Securities Law

34-202 - Registrants Acting as Corporate Directors [MP - Rescinded]

Published Date: 2009-09-25
Effective Date: 2009-09-28
Rescinded Date: 2015-01-11
Document(s):

Concurrently Published:

1.1 Introduction - The position of a representative of a registrant acting as a director of or adviser to a reporting issuer is one that is fraught with the possibility of a conflict of interest. This arises more particularly in regard to questions of insider information and trading, and timely disclosure.

 

1.2 Conflicts of Interest - The Canadian securities regulatory authorities emphasize that all registrants should be most conscious of their responsibilities in these situations and weigh the burden of dealing in an ethical manner with the conflicts of interest against the advantages of acting as a director of a reporting issuer, many shareholders of which may be clients of the registrant.

 

1.3 Disclosure of Information - Every director of a reporting issuer has a fiduciary obligation not to reveal any confidential information to anyone not authorized to receive it. Not until there is full public disclosure of the information, including compliance with applicable Canadian securities legislation, particularly when the information might have a bearing on the market price or value of the securities of the issuer, is a director released from the necessity of keeping information of this character confidential. Any director of a reporting issuer who is a partner, director, officer, employee or agent of a registrant should, in the view of the Canadian securities regulatory authorities, recognize that the director's first responsibility in this area is to the reporting issuer on whose board the director serves.

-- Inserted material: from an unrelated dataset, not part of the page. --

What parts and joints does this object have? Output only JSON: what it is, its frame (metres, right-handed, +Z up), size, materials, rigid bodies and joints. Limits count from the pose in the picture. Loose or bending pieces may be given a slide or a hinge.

A director should meticulously avoid any disclosure of inside information to partners, directors, officers, employees or agents of the registrant or to its clients.

 

1.4 Acting in Advisory Capacity - If a partner, director, officer, employee or agent of a registrant is not a director but is acting in an advisory capacity to a reporting issuer and discussing confidential matters, the Canadian securities regulatory authorities believe that the same care should be taken as if that person were a director. Should the matter require consultation with other personnel of the registrant, adequate measures should, in the view of the Canadian securities regulatory authorities, be taken to guard the confidential nature of the information to prevent its misuse within or outside the registrant.

 

1.5 Fitness for Registration - The failure of a registrant to comply with the standards described in this Policy may be considered by the Canadian securities regulatory authorities to be prejudicial to the public interest and to affect the fitness for continued registration of the registrant.

 

1.6 [Repealed]

 

1.7 Exception - For the purpose of this Policy, "Canadian securities regulatory authorities" means the Canadian securities regulatory authorities other than those of Quebec.